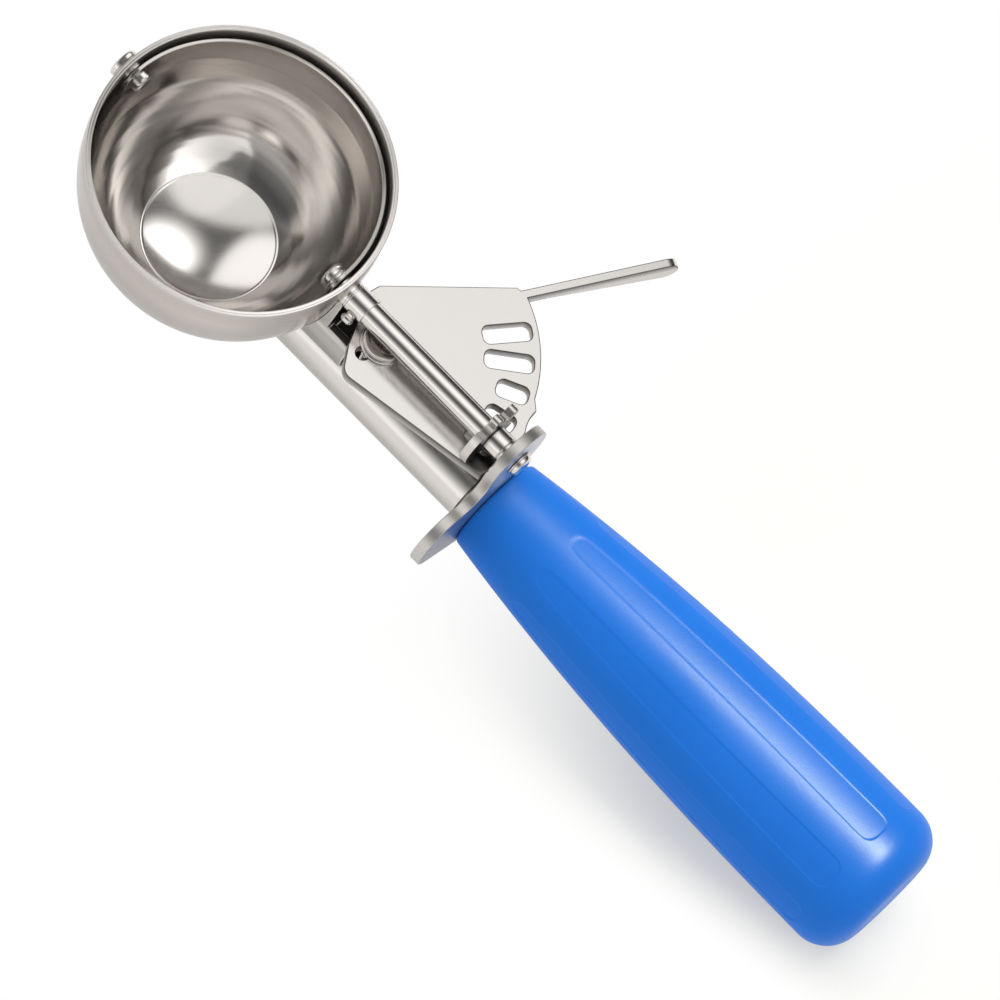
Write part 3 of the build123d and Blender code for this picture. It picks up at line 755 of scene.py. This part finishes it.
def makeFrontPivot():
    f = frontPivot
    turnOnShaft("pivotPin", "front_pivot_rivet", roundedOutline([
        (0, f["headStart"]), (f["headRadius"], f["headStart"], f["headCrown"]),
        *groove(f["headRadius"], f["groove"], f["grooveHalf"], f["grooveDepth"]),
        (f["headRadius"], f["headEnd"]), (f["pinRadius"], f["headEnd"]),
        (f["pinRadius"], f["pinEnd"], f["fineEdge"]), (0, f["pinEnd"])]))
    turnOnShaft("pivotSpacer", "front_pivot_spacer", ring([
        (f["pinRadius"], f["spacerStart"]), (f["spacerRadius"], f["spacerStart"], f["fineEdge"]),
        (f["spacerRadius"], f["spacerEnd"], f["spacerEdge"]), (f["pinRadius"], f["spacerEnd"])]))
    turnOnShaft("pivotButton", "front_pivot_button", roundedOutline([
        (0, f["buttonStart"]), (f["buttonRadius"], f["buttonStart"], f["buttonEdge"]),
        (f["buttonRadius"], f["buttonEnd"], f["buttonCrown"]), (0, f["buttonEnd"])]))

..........

DO THIS:
Repeat the material above in full, keeping every word.

OUTPUT OF THE TASK:
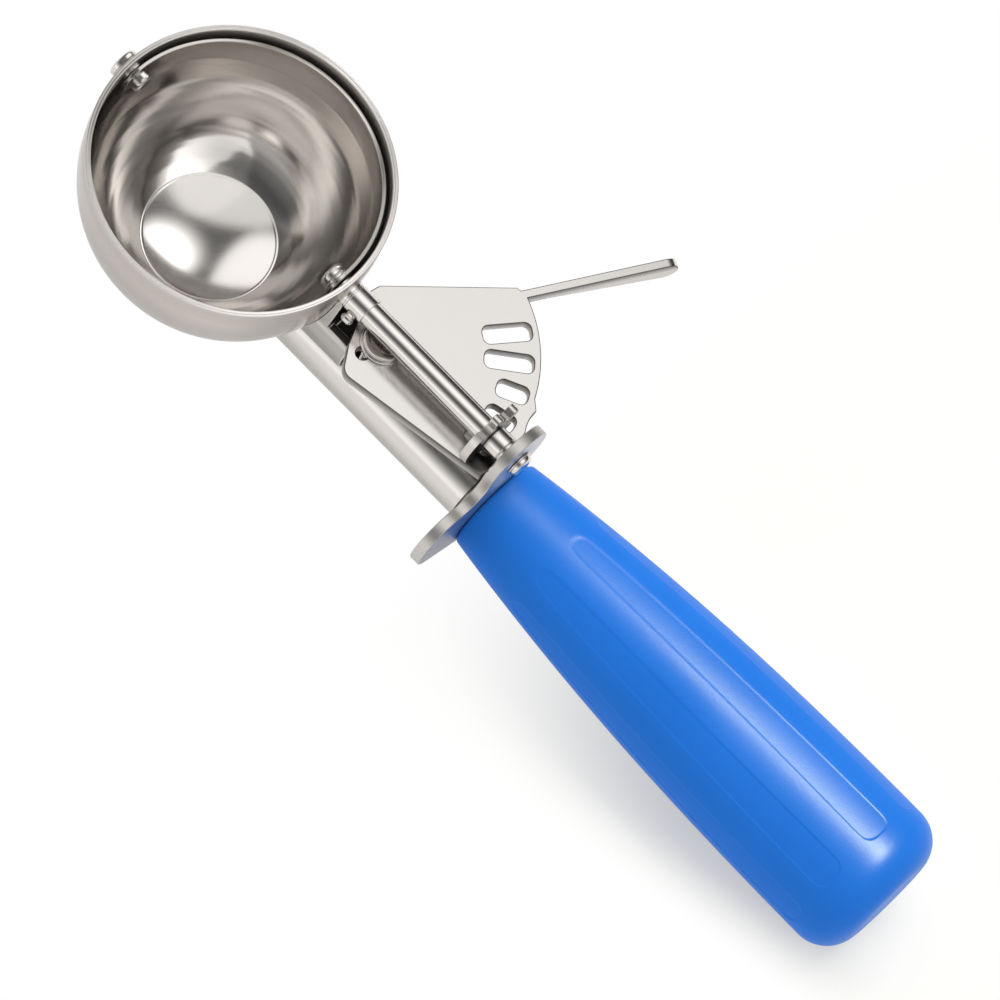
Write part 3 of the build123d and Blender code for this picture. It picks up at line 755 of scene.py. This part finishes it.
def makeFrontPivot():
    f = frontPivot
    turnOnShaft("pivotPin", "front_pivot_rivet", roundedOutline([
        (0, f["headStart"]), (f["headRadius"], f["headStart"], f["headCrown"]),
        *groove(f["headRadius"], f["groove"], f["grooveHalf"], f["grooveDepth"]),
        (f["headRadius"], f["headEnd"]), (f["pinRadius"], f["headEnd"]),
        (f["pinRadius"], f["pinEnd"], f["fineEdge"]), (0, f["pinEnd"])]))
    turnOnShaft("pivotSpacer", "front_pivot_spacer", ring([
        (f["pinRadius"], f["spacerStart"]), (f["spacerRadius"], f["spacerStart"], f["fineEdge"]),
        (f["spacerRadius"], f["spacerEnd"], f["spacerEdge"]), (f["pinRadius"], f["spacerEnd"])]))
    turnOnShaft("pivotButton", "front_pivot_button", roundedOutline([
        (0, f["buttonStart"]), (f["buttonRadius"], f["buttonStart"], f["buttonEdge"]),
        (f["buttonRadius"], f["buttonEnd"], f["buttonCrown"]), (0, f["buttonEnd"])]))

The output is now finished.